— BEGIN —

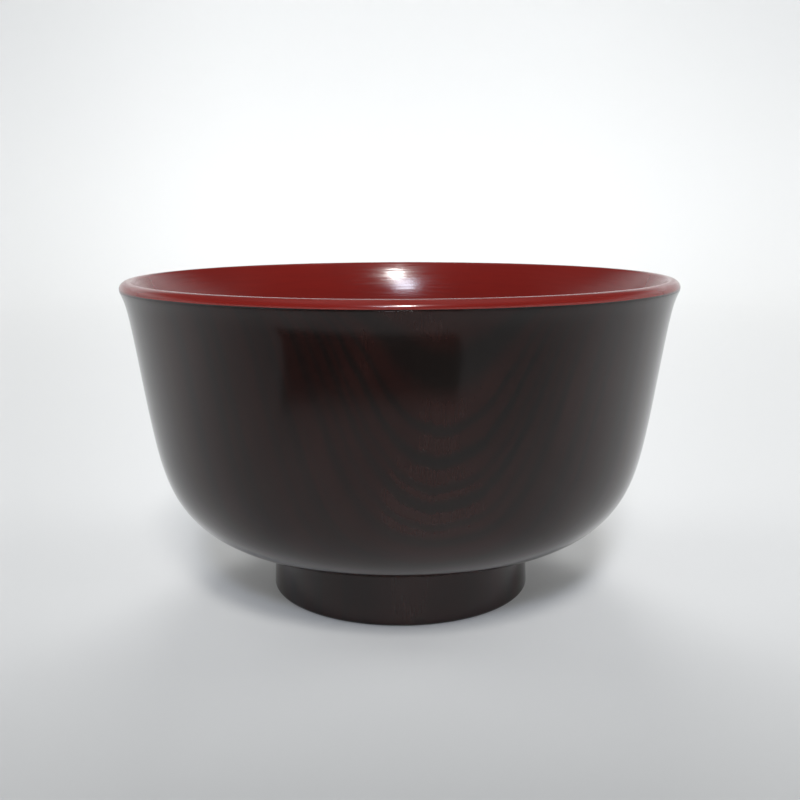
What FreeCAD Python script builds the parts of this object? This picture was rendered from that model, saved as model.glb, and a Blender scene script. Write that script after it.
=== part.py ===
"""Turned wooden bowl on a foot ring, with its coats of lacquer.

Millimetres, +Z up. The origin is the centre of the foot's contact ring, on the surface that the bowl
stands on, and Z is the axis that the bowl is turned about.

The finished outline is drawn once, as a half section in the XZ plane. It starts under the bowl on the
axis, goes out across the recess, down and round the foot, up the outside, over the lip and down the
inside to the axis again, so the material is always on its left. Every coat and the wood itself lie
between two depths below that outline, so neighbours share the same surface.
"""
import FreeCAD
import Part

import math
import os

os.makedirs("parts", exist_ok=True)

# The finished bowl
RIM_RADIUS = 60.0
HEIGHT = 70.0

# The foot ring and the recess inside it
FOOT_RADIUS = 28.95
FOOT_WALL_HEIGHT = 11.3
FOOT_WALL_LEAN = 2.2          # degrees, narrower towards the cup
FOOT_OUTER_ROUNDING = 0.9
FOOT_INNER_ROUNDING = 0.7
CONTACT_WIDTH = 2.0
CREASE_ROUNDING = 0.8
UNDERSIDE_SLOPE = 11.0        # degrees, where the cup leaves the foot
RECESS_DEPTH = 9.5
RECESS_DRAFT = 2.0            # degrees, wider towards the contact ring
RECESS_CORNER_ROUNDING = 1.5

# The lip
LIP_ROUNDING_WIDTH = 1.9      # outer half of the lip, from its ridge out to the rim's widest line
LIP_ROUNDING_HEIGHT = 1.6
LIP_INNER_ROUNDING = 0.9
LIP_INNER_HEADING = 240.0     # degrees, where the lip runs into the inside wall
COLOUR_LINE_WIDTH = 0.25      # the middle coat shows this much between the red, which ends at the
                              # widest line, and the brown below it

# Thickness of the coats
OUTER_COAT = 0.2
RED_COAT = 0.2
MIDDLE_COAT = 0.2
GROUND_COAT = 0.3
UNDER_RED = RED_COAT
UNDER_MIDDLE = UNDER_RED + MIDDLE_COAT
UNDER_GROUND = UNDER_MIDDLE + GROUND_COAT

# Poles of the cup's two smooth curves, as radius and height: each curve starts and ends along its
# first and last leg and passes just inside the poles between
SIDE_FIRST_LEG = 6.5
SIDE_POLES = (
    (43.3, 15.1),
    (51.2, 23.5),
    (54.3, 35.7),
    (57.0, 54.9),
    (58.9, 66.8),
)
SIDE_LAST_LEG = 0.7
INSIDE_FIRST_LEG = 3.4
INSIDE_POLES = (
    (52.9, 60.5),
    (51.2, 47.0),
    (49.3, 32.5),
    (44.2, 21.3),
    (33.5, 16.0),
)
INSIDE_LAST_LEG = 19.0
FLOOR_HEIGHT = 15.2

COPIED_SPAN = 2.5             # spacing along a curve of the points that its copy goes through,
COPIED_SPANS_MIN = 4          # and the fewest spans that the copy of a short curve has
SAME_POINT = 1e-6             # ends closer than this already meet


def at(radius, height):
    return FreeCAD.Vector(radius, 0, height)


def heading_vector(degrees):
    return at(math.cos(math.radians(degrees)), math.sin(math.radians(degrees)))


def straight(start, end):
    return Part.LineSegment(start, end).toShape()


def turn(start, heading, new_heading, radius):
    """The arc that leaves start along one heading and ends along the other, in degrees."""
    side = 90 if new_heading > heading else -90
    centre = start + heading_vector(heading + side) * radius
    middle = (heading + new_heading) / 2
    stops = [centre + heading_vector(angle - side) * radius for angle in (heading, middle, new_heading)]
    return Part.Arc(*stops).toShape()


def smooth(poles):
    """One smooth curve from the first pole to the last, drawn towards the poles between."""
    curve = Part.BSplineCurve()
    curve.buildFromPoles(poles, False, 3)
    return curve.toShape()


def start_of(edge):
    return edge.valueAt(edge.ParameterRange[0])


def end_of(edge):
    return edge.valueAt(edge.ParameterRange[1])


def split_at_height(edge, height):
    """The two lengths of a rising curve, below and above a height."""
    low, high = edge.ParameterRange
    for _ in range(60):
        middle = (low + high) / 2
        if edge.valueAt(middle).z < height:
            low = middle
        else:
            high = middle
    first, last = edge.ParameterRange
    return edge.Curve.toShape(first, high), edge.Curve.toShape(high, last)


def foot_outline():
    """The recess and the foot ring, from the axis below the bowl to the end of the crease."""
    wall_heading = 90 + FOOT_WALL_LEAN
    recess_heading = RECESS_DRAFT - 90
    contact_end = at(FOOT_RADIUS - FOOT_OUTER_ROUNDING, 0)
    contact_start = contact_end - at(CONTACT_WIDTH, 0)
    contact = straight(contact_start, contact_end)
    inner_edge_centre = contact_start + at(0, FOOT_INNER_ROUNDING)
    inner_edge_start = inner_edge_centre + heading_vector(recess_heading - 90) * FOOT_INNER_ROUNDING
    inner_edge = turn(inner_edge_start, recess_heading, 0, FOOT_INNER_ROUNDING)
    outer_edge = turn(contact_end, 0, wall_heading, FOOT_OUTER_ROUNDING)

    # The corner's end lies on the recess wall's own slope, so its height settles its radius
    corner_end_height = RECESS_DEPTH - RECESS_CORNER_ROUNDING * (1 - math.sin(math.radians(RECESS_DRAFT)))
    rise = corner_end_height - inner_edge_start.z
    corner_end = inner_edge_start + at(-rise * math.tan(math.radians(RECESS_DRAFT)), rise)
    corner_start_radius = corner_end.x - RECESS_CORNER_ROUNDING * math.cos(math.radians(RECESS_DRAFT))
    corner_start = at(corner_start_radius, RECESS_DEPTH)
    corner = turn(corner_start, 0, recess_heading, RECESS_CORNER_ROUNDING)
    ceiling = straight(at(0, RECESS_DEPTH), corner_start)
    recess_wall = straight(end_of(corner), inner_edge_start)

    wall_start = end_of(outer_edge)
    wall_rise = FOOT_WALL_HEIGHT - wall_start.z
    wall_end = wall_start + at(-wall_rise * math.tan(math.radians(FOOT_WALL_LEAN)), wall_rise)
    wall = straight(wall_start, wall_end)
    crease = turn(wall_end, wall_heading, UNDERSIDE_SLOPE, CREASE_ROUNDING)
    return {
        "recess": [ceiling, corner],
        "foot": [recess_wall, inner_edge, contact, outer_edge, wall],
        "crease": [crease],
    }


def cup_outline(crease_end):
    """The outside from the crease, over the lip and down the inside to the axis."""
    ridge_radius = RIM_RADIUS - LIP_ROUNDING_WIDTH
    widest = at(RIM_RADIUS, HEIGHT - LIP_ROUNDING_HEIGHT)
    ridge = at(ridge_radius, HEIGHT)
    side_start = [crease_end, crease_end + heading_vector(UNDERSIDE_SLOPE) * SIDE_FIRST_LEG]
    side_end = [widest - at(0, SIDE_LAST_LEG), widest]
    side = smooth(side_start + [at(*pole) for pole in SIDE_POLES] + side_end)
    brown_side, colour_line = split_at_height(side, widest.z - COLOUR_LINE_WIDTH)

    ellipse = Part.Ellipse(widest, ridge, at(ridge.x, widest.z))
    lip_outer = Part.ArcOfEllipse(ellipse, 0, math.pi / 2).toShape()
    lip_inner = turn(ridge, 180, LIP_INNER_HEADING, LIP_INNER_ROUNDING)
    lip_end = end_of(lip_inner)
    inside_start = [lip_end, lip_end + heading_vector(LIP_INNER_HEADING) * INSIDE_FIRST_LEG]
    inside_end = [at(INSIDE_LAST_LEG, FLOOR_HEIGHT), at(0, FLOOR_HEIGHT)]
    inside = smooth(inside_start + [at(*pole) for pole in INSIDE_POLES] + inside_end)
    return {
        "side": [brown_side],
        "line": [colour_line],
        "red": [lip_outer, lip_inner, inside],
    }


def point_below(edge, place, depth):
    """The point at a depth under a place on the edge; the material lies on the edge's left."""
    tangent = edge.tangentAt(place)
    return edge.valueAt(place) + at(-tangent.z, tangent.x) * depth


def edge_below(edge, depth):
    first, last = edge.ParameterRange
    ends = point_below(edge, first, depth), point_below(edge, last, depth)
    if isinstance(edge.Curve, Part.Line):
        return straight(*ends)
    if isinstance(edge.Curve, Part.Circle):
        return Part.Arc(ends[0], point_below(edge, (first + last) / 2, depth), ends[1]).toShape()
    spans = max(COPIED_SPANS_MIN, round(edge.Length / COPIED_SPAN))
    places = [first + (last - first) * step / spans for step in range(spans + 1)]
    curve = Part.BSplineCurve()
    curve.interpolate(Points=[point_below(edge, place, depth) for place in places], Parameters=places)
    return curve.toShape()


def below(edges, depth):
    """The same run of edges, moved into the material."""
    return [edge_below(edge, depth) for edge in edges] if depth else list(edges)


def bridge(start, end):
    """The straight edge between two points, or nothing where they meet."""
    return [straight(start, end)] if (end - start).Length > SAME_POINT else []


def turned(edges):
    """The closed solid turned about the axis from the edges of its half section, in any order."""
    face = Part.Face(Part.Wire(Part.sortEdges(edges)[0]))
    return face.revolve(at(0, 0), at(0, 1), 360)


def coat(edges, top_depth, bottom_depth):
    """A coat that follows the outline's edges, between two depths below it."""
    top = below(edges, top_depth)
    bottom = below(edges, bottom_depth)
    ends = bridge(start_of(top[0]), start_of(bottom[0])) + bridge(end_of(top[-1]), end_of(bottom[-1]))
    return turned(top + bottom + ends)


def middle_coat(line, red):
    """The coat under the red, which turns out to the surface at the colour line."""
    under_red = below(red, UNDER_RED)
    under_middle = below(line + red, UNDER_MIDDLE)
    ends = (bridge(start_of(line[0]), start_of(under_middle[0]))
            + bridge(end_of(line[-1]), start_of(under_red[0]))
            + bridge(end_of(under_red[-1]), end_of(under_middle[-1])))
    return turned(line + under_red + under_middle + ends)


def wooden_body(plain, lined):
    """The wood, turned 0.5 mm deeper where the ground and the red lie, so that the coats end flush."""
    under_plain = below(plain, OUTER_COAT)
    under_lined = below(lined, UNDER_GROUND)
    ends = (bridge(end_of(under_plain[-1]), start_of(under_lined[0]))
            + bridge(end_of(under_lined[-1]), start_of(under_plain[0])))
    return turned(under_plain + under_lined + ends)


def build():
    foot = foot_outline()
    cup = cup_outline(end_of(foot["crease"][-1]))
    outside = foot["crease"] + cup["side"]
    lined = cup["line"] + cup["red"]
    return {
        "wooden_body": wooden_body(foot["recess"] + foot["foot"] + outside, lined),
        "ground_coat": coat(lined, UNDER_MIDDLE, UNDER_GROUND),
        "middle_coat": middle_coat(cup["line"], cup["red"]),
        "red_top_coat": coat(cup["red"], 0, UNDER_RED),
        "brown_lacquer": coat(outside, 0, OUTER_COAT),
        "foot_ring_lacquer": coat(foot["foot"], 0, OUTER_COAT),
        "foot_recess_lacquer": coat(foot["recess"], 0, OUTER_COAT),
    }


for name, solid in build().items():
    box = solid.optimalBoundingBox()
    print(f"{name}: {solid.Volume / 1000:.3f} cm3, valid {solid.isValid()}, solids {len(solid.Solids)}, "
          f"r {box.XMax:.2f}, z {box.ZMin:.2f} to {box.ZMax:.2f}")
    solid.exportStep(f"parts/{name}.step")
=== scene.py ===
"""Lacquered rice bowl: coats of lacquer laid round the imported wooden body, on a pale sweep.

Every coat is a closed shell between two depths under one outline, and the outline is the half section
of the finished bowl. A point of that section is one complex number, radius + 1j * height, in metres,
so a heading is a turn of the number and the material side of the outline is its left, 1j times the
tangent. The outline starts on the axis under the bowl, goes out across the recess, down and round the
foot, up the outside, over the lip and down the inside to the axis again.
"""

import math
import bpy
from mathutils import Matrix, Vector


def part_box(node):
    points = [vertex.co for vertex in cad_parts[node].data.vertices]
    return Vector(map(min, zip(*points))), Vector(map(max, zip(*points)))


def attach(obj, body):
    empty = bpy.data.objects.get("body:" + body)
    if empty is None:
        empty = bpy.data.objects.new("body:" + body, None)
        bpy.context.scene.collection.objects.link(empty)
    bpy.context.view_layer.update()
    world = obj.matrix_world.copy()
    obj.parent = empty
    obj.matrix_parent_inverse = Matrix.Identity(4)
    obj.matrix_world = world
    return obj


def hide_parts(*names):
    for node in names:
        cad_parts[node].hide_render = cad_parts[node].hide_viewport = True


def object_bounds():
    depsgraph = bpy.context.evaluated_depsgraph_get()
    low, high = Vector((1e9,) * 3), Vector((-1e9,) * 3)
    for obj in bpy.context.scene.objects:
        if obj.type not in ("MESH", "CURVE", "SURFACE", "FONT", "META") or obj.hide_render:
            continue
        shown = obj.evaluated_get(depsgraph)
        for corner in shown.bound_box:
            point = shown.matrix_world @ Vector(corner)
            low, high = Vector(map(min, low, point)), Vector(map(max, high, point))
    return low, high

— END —

Given request:
Quote the data above from the line containing "for name, solid" to the line containing "from mathutils import Matrix, Vector", inclusive, and stop.

Result for this exercise:
for name, solid in build().items():
    box = solid.optimalBoundingBox()
    print(f"{name}: {solid.Volume / 1000:.3f} cm3, valid {solid.isValid()}, solids {len(solid.Solids)}, "
          f"r {box.XMax:.2f}, z {box.ZMin:.2f} to {box.ZMax:.2f}")
    solid.exportStep(f"parts/{name}.step")
=== scene.py ===
"""Lacquered rice bowl: coats of lacquer laid round the imported wooden body, on a pale sweep.

Every coat is a closed shell between two depths under one outline, and the outline is the half section
of the finished bowl. A point of that section is one complex number, radius + 1j * height, in metres,
so a heading is a turn of the number and the material side of the outline is its left, 1j times the
tangent. The outline starts on the axis under the bowl, goes out across the recess, down and round the
foot, up the outside, over the lip and down the inside to the axis again.
"""

import math
import bpy
from mathutils import Matrix, Vector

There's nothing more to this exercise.